The latest example comes from a surprising source. Towards the end of the piece on the resurgence of comics for kids in this week’s PWCW, there’s a quote from First Second’s Mark Siegel that really annoyed me:

“Manga indeed remains a force to be reckoned with, but if fans find themselves wanting something more substantial, the new wave of titles will be waiting for them. Siegel said the design aesthetic and quality control at First Second is consciously aimed at rising above the quality bar set by manga. ‘We want children in the young section of graphic novels to be able to reach for something that isn’t just junk food,’ he said. ‘A lot of the manga is just that, and it does very well, but it’s disposable. Our books are meant to be for keeps.’”

In terms of production quality, yes, First Second sets a very high standard, superior to the average manga paperback. But is that all Siegel is talking about here?

I hope so, because in the imprint’s relatively short history, Siegel has managed to concentrate of the quality of First Second’s output without denigrating the output of other publishers, even by implication. I admired that position, because I don’t generally find that bashing the competition says anything constructive about the basher’s own product. (I remember being sorely and similarly annoyed by a Progresso campaign that focused entirely on the deficiencies of Campbell’s, even though I generally preferred the former when spending my canned-soup dollars.)

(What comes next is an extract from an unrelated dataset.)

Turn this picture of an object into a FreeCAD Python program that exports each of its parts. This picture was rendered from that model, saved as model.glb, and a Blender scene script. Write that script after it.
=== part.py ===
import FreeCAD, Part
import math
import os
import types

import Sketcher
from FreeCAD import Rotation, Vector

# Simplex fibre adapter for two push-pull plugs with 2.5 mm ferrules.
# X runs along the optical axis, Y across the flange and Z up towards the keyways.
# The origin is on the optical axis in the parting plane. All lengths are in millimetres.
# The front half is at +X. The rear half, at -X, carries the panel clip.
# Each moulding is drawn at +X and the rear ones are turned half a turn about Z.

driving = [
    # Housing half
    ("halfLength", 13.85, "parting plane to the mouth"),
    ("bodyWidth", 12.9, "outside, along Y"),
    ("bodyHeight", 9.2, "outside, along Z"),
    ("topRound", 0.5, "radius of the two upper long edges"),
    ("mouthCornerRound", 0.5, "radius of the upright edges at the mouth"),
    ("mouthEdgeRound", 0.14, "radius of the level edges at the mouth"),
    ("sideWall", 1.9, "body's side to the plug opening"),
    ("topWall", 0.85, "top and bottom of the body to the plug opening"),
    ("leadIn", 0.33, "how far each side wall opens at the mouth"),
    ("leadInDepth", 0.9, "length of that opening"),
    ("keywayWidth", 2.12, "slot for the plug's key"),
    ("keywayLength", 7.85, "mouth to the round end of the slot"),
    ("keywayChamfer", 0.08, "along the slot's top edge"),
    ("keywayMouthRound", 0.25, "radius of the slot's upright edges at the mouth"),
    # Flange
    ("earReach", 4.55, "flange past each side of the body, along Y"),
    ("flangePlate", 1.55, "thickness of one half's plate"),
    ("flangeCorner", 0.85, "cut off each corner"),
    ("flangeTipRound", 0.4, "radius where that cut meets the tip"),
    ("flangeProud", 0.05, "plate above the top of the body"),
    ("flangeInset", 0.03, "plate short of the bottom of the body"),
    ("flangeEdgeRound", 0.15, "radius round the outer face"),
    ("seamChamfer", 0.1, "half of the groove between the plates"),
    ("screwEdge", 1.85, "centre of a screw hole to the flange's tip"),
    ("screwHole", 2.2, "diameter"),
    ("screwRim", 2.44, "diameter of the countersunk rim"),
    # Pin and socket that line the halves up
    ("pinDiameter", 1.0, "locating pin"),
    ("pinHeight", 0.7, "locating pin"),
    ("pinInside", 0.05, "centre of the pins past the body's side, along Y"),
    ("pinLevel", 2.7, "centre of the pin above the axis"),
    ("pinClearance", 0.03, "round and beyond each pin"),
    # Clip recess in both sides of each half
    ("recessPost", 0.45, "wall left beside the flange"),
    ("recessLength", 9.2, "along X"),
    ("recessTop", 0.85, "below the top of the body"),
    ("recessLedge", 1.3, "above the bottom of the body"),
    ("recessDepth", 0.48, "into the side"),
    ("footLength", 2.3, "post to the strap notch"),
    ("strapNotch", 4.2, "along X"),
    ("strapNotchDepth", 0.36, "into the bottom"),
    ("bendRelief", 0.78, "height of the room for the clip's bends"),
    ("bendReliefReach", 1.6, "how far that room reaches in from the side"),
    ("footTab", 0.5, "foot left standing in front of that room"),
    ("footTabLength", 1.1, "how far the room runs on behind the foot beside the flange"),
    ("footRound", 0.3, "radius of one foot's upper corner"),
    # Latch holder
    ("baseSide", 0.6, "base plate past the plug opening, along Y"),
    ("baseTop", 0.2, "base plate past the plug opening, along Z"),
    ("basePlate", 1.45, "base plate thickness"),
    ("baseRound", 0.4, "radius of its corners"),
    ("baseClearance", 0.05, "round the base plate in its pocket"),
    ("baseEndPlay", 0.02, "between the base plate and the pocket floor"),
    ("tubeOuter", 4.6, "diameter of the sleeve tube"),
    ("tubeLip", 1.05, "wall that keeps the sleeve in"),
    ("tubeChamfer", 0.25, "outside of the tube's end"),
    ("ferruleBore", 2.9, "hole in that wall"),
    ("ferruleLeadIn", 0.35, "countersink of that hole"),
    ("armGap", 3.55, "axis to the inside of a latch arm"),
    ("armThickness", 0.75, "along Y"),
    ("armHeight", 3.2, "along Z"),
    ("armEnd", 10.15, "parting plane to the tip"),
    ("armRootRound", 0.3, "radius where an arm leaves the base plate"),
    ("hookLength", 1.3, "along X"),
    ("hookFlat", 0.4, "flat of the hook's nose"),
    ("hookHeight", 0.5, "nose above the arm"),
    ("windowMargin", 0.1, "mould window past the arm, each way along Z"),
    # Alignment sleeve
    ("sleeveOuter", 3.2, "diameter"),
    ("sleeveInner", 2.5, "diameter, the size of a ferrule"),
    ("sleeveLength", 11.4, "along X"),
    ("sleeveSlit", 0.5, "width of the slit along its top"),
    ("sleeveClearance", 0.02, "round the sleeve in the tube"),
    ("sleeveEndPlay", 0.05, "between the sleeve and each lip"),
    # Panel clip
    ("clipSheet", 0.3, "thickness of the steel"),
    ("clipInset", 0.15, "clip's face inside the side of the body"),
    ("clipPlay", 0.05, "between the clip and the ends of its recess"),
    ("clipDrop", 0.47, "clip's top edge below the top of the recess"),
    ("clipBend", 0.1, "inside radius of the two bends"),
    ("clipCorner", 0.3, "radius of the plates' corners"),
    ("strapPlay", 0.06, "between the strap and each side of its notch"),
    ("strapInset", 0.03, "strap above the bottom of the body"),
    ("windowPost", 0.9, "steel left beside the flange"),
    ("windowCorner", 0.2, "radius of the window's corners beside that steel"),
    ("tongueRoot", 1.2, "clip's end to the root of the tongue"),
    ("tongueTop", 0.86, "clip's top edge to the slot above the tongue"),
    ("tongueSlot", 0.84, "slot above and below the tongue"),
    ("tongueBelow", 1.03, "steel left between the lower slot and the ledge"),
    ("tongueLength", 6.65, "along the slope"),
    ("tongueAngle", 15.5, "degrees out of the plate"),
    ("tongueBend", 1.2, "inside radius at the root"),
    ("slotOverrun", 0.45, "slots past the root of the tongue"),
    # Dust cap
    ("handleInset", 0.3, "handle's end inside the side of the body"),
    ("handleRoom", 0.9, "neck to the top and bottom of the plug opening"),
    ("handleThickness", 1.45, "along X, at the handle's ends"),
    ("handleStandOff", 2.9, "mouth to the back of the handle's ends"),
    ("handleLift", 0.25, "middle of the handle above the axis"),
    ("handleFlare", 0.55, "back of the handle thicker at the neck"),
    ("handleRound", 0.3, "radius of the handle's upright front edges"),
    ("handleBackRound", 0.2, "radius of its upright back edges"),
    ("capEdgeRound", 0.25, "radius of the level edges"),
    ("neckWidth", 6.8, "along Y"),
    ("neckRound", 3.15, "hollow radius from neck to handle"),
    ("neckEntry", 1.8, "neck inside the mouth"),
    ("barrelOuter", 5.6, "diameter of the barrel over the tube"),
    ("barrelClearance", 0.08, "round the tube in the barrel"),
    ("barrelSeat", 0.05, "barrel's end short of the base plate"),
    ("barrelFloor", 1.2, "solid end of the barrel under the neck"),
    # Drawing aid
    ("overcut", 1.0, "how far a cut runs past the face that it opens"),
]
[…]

I’m not immune to the behavior, obviously, because I do have very clear preferences in what I like to read (which includes both manga and a lot of books published by First Second). It’s natural to look at the proverbial eighty-pound gorilla and be tempted to kick it in some sensitive spot. Hell, one of my favorite songs from Avenue Q is “Schadenfreude.”

But it seems really counterproductive to insult the very audience you’re trying to lure.